▶ **TASK OBJECTIVE**:
Print the complete set of entries exactly.
[START OF RECORDS PROVIDED]
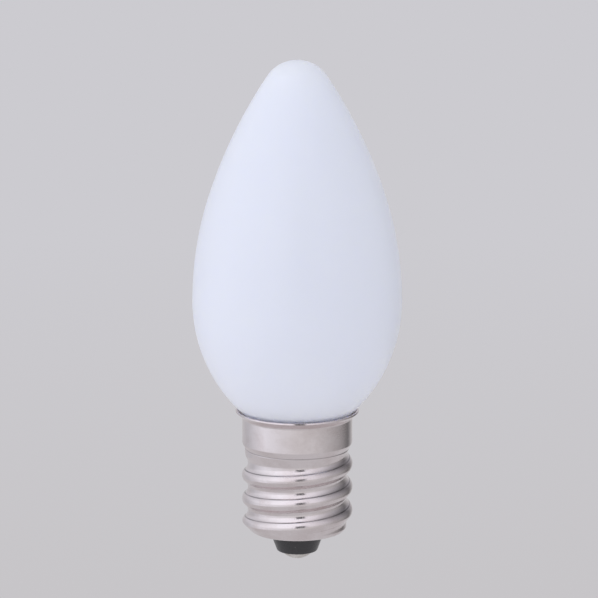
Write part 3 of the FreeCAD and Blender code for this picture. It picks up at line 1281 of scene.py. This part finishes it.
    def build_tent(self) -> None:
        """Stands the pale tent round the lamp that only its shiny parts see, as a grid of a sphere's rows.

        Its tone is read along the azimuth from two rows of values, and eases from the low row to the high
        one over tent_ease, in degrees. It is a little bluer on the left and above.
        """
        levels = np.array([*self.tent_low_levels, *range(*self.tent_levels), self.tent_top])
        level, turn = np.meshgrid(levels, np.arange(-180, 180, self.tent_turn), indexing="ij")
        azimuths, low_tones, high_tones = np.transpose(self.tent_tones)
        low = np.interp(turn, azimuths, low_tones)
        high = np.interp(turn, azimuths, high_tones)
        share = smooth_share(level, *self.tent_ease)
        tone = low * (1 - share) + high * share
        up = np.radians(level)
        side = np.radians(turn)
        cool = np.clip(-np.sin(side), 0, 1)
        less_red, green, more_blue = self.tent_tint
        red = tone * (1 + less_red * cool)
        blue = tone * (1 + more_blue * np.maximum(share, cool))
        tint = np.stack([red, tone * green, blue, np.ones_like(tone)], axis=-1)
        way = np.stack([np.sin(side) * np.cos(up), -np.cos(side) * np.cos(up), np.sin(up)], axis=-1)
        points = (np.array(self.aim) + way * self.tent_radius).reshape(-1, 3)
        number = np.arange(tone.size).reshape(tone.shape)
        mesh = bpy.data.meshes.new("tent")
        mesh.from_pydata(points.tolist(), [], grid_faces(number[:-1], number[1:]))
        shades = mesh.color_attributes.new(SHADES, "FLOAT_COLOR", "POINT")
        shades.data.foreach_set("color", tint.astype(np.float32).ravel())
        tent = hang_glowing("tent", mesh)

    def build_room(self) -> None:
        """Sets the even light of a pale room."""
        world = bpy.data.worlds.new("room")
        world.use_nodes = True
        world.node_tree.nodes["Background"].inputs["Color"].default_value = (*self.room_colour, 1)
        bpy.context.scene.world = world

    def build(self) -> None:
        """Builds the whole studio."""
        self.build_camera()
        self.build_floor()
        self.build_room()
        self.build_tent()
        self.build_lights()
        self.build_card()
        bpy.context.scene.view_settings.view_transform = "Standard"


def main() -> None:
    """Builds the studio and the lamp, piece by piece."""
    logging.basicConfig(level=logging.INFO, format="%(name)s: %(message)s")
    for build_group in (build_rolling_marks, build_painted_shade_lines, build_dust):
        build_group()
    Studio().build()
    brass = SoftMetal("contact_brass", (0.62, 0.52, 0.38), (0.42, 0.33, 0.22), roughness=0.25, relief=2e-5)
    solder = SoftMetal("solder", (0.86, 0.84, 0.81), (0.66, 0.63, 0.59), roughness=0.34, relief=8e-5)
    wire = SoftMetal("lead_wire", (0.60, 0.40, 0.30), (0.40, 0.26, 0.20), roughness=0.35, relief=1e-5)
    low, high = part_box("glass_bulb")
    top = high.z / MM
    widest = (high.x - low.x) / 2 / MM
    Envelope(top, widest).build(OpalGlass().material())
    ScrewCap().build(NickelPlate().material())
    contact = ContactEnd()
    contact.build_insulator(BlackGlass().material())
    contact.build_eyelet(brass.material())
    contact.build_solder(solder.material())
    dress_leads(wire.material())
    CementRing().build(BakedCement().material())


if __name__ == "__main__":
    main()
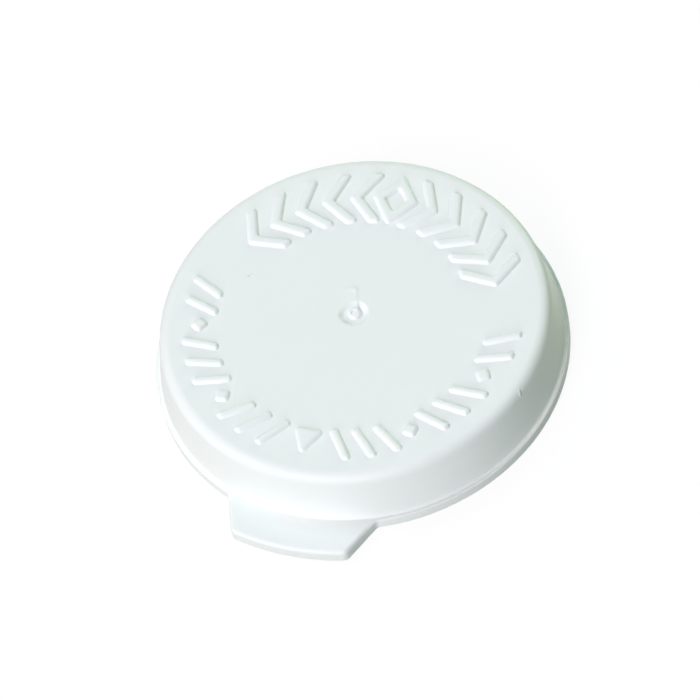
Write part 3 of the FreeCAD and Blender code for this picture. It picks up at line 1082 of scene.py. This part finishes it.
def add_camera(scene):
    """Camera where the photo was taken from."""
    camera = bpy.data.cameras.new("camera")
    camera.sensor_width = SENSOR_WIDTH
    camera.lens = FOCAL_PIXELS / PHOTO_SIDE * SENSOR_WIDTH
    camera.shift_x = (PHOTO_SIDE / 2 - AIM_PIXEL[0]) / PHOTO_SIDE
    camera.shift_y = (AIM_PIXEL[1] - PHOTO_SIDE / 2) / PHOTO_SIDE
    camera.clip_start = 10 * MM
    out = look_out(CAMERA_TURN, CAMERA_RISE)
    right = Vector((math.cos(CAMERA_TURN), math.sin(CAMERA_TURN), 0))
    up = out.cross(right)
    c, s = math.cos(CAMERA_ROLL), math.sin(CAMERA_ROLL)
    axes = Matrix((right * c + up * s, up * c - right * s, out)).transposed()
    holder = bpy.data.objects.new("camera", camera)
    holder.matrix_world = Matrix.Translation(CAMERA_AIM + out * CAMERA_DISTANCE) @ axes.to_4x4()
    scene.collection.objects.link(holder)
    scene.camera = holder


def add_floor(scene, settings):
    """Floor that the cap stands on, a part of the stage."""
    half, level = FLOOR_HALF, RIM_Z - FLOOR_GAP
    mesh = bpy.data.meshes.new("floor")
    corners = [(-half, -half), (half, -half), (half, half), (-half, half)]
    mesh.from_pydata([(x, y, level) for x, y in corners], [], [(0, 1, 2, 3)])
    mesh.materials.append(floor_material(settings))
    floor = bpy.data.objects.new("floor", mesh)
    scene.collection.objects.link(floor)


class SNAPCAP_OT_stage(bpy.types.Operator):
    """Sets out the floor, the soft lamps, the white all round and the camera"""

    bl_idname = "snap_cap.stage"
    bl_label = "Photo stage"

    def execute(self, context):
        scene = context.scene
        settings = scene.cap_stage
        add_floor(scene, settings)
        world_light(scene, settings)
        for name, key, turn, rise in LAMPS:
            add_lamp(scene, name, turn, rise, getattr(settings, key))
        add_camera(scene)
        scene.view_settings.view_transform = "Standard"
        return {"FINISHED"}


class SNAPCAP_PT_panel(bpy.types.Panel):
    """Sizes, colours and steps of the snap cap"""

    bl_idname = "SNAPCAP_PT_panel"
    bl_label = "Snap Cap"
    bl_space_type = "VIEW_3D"
    bl_region_type = "UI"
    bl_category = "Snap Cap"

    def draw(self, context):
        layout = self.layout
        for name, group in GROUPS.items():
            box = layout.box()
            box.label(text=group.__doc__)
            settings = getattr(context.scene, name)
            for entry in group.__annotations__:
                box.prop(settings, entry)
        for operator in OPERATORS:
            layout.operator(operator.bl_idname)


GROUPS = {
    "cap_shell": CapShell,
    "cap_inside": CapInside,
    "cap_marks": CapMarks,
    "cap_gate": CapGate,
    "cap_finish": CapFinish,
    "cap_stage": CapStage,
}
OPERATORS = [SNAPCAP_OT_moulding, SNAPCAP_OT_stage]


def register():
    """Registers the classes and gives each scene their settings."""
    for name, group in GROUPS.items():
        bpy.utils.register_class(group)
        setattr(bpy.types.Scene, name, bpy.props.PointerProperty(type=group))
    for cls in (*OPERATORS, SNAPCAP_PT_panel):
        bpy.utils.register_class(cls)


def unregister():
    """Undoes register."""
    for cls in (SNAPCAP_PT_panel, *reversed(OPERATORS)):
        bpy.utils.unregister_class(cls)
    for name, group in reversed(GROUPS.items()):
        delattr(bpy.types.Scene, name)
        bpy.utils.unregister_class(group)


def main():
    """Builds the cap and its stage."""
    register()
    bpy.ops.snap_cap.stage()
    bpy.ops.snap_cap.moulding()
    bpy.context.view_layer.update()


if __name__ == "__main__":
    main()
[END OF RECORDS PROVIDED]
▶ **RESPONSE**:
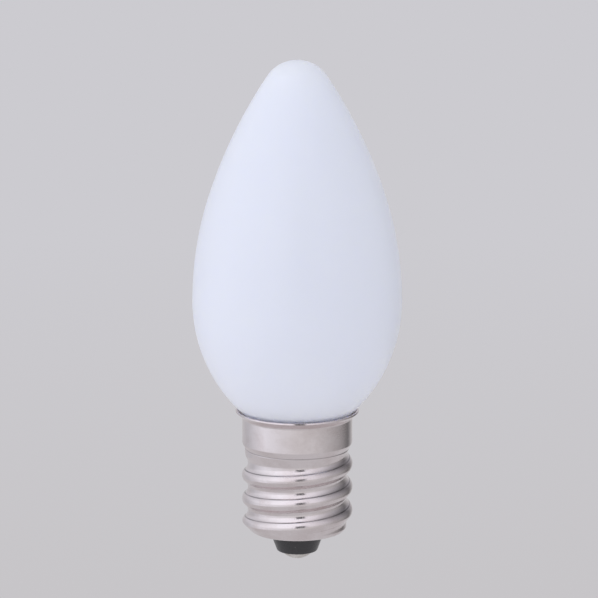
Write part 3 of the FreeCAD and Blender code for this picture. It picks up at line 1281 of scene.py. This part finishes it.
    def build_tent(self) -> None:
        """Stands the pale tent round the lamp that only its shiny parts see, as a grid of a sphere's rows.

        Its tone is read along the azimuth from two rows of values, and eases from the low row to the high
        one over tent_ease, in degrees. It is a little bluer on the left and above.
        """
        levels = np.array([*self.tent_low_levels, *range(*self.tent_levels), self.tent_top])
        level, turn = np.meshgrid(levels, np.arange(-180, 180, self.tent_turn), indexing="ij")
        azimuths, low_tones, high_tones = np.transpose(self.tent_tones)
        low = np.interp(turn, azimuths, low_tones)
        high = np.interp(turn, azimuths, high_tones)
        share = smooth_share(level, *self.tent_ease)
        tone = low * (1 - share) + high * share
        up = np.radians(level)
        side = np.radians(turn)
        cool = np.clip(-np.sin(side), 0, 1)
        less_red, green, more_blue = self.tent_tint
        red = tone * (1 + less_red * cool)
        blue = tone * (1 + more_blue * np.maximum(share, cool))
        tint = np.stack([red, tone * green, blue, np.ones_like(tone)], axis=-1)
        way = np.stack([np.sin(side) * np.cos(up), -np.cos(side) * np.cos(up), np.sin(up)], axis=-1)
        points = (np.array(self.aim) + way * self.tent_radius).reshape(-1, 3)
        number = np.arange(tone.size).reshape(tone.shape)
        mesh = bpy.data.meshes.new("tent")
        mesh.from_pydata(points.tolist(), [], grid_faces(number[:-1], number[1:]))
        shades = mesh.color_attributes.new(SHADES, "FLOAT_COLOR", "POINT")
        shades.data.foreach_set("color", tint.astype(np.float32).ravel())
        tent = hang_glowing("tent", mesh)

    def build_room(self) -> None:
        """Sets the even light of a pale room."""
        world = bpy.data.worlds.new("room")
        world.use_nodes = True
        world.node_tree.nodes["Background"].inputs["Color"].default_value = (*self.room_colour, 1)
        bpy.context.scene.world = world

    def build(self) -> None:
        """Builds the whole studio."""
        self.build_camera()
        self.build_floor()
        self.build_room()
        self.build_tent()
        self.build_lights()
        self.build_card()
        bpy.context.scene.view_settings.view_transform = "Standard"


def main() -> None:
    """Builds the studio and the lamp, piece by piece."""
    logging.basicConfig(level=logging.INFO, format="%(name)s: %(message)s")
    for build_group in (build_rolling_marks, build_painted_shade_lines, build_dust):
        build_group()
    Studio().build()
    brass = SoftMetal("contact_brass", (0.62, 0.52, 0.38), (0.42, 0.33, 0.22), roughness=0.25, relief=2e-5)
    solder = SoftMetal("solder", (0.86, 0.84, 0.81), (0.66, 0.63, 0.59), roughness=0.34, relief=8e-5)
    wire = SoftMetal("lead_wire", (0.60, 0.40, 0.30), (0.40, 0.26, 0.20), roughness=0.35, relief=1e-5)
    low, high = part_box("glass_bulb")
    top = high.z / MM
    widest = (high.x - low.x) / 2 / MM
    Envelope(top, widest).build(OpalGlass().material())
    ScrewCap().build(NickelPlate().material())
    contact = ContactEnd()
    contact.build_insulator(BlackGlass().material())
    contact.build_eyelet(brass.material())
    contact.build_solder(solder.material())
    dress_leads(wire.material())
    CementRing().build(BakedCement().material())


if __name__ == "__main__":
    main()
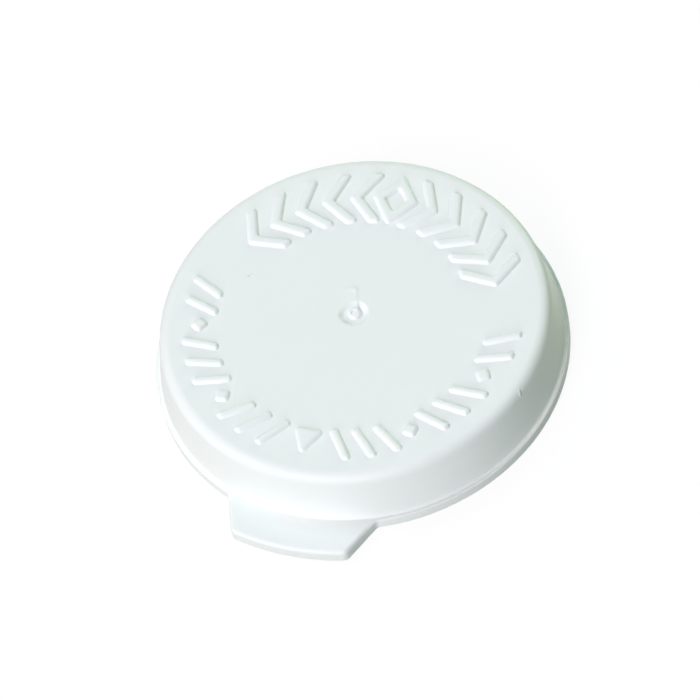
Write part 3 of the FreeCAD and Blender code for this picture. It picks up at line 1082 of scene.py. This part finishes it.
def add_camera(scene):
    """Camera where the photo was taken from."""
    camera = bpy.data.cameras.new("camera")
    camera.sensor_width = SENSOR_WIDTH
    camera.lens = FOCAL_PIXELS / PHOTO_SIDE * SENSOR_WIDTH
    camera.shift_x = (PHOTO_SIDE / 2 - AIM_PIXEL[0]) / PHOTO_SIDE
    camera.shift_y = (AIM_PIXEL[1] - PHOTO_SIDE / 2) / PHOTO_SIDE
    camera.clip_start = 10 * MM
    out = look_out(CAMERA_TURN, CAMERA_RISE)
    right = Vector((math.cos(CAMERA_TURN), math.sin(CAMERA_TURN), 0))
    up = out.cross(right)
    c, s = math.cos(CAMERA_ROLL), math.sin(CAMERA_ROLL)
    axes = Matrix((right * c + up * s, up * c - right * s, out)).transposed()
    holder = bpy.data.objects.new("camera", camera)
    holder.matrix_world = Matrix.Translation(CAMERA_AIM + out * CAMERA_DISTANCE) @ axes.to_4x4()
    scene.collection.objects.link(holder)
    scene.camera = holder


def add_floor(scene, settings):
    """Floor that the cap stands on, a part of the stage."""
    half, level = FLOOR_HALF, RIM_Z - FLOOR_GAP
    mesh = bpy.data.meshes.new("floor")
    corners = [(-half, -half), (half, -half), (half, half), (-half, half)]
    mesh.from_pydata([(x, y, level) for x, y in corners], [], [(0, 1, 2, 3)])
    mesh.materials.append(floor_material(settings))
    floor = bpy.data.objects.new("floor", mesh)
    scene.collection.objects.link(floor)


class SNAPCAP_OT_stage(bpy.types.Operator):
    """Sets out the floor, the soft lamps, the white all round and the camera"""

    bl_idname = "snap_cap.stage"
    bl_label = "Photo stage"

    def execute(self, context):
        scene = context.scene
        settings = scene.cap_stage
        add_floor(scene, settings)
        world_light(scene, settings)
        for name, key, turn, rise in LAMPS:
            add_lamp(scene, name, turn, rise, getattr(settings, key))
        add_camera(scene)
        scene.view_settings.view_transform = "Standard"
        return {"FINISHED"}


class SNAPCAP_PT_panel(bpy.types.Panel):
    """Sizes, colours and steps of the snap cap"""

    bl_idname = "SNAPCAP_PT_panel"
    bl_label = "Snap Cap"
    bl_space_type = "VIEW_3D"
    bl_region_type = "UI"
    bl_category = "Snap Cap"

    def draw(self, context):
        layout = self.layout
        for name, group in GROUPS.items():
            box = layout.box()
            box.label(text=group.__doc__)
            settings = getattr(context.scene, name)
            for entry in group.__annotations__:
                box.prop(settings, entry)
        for operator in OPERATORS:
            layout.operator(operator.bl_idname)


GROUPS = {
    "cap_shell": CapShell,
    "cap_inside": CapInside,
    "cap_marks": CapMarks,
    "cap_gate": CapGate,
    "cap_finish": CapFinish,
    "cap_stage": CapStage,
}
OPERATORS = [SNAPCAP_OT_moulding, SNAPCAP_OT_stage]


def register():
    """Registers the classes and gives each scene their settings."""
    for name, group in GROUPS.items():
        bpy.utils.register_class(group)
        setattr(bpy.types.Scene, name, bpy.props.PointerProperty(type=group))
    for cls in (*OPERATORS, SNAPCAP_PT_panel):
        bpy.utils.register_class(cls)


def unregister():
    """Undoes register."""
    for cls in (SNAPCAP_PT_panel, *reversed(OPERATORS)):
        bpy.utils.unregister_class(cls)
    for name, group in reversed(GROUPS.items()):
        delattr(bpy.types.Scene, name)
        bpy.utils.unregister_class(group)


def main():
    """Builds the cap and its stage."""
    register()
    bpy.ops.snap_cap.stage()
    bpy.ops.snap_cap.moulding()
    bpy.context.view_layer.update()


if __name__ == "__main__":
    main()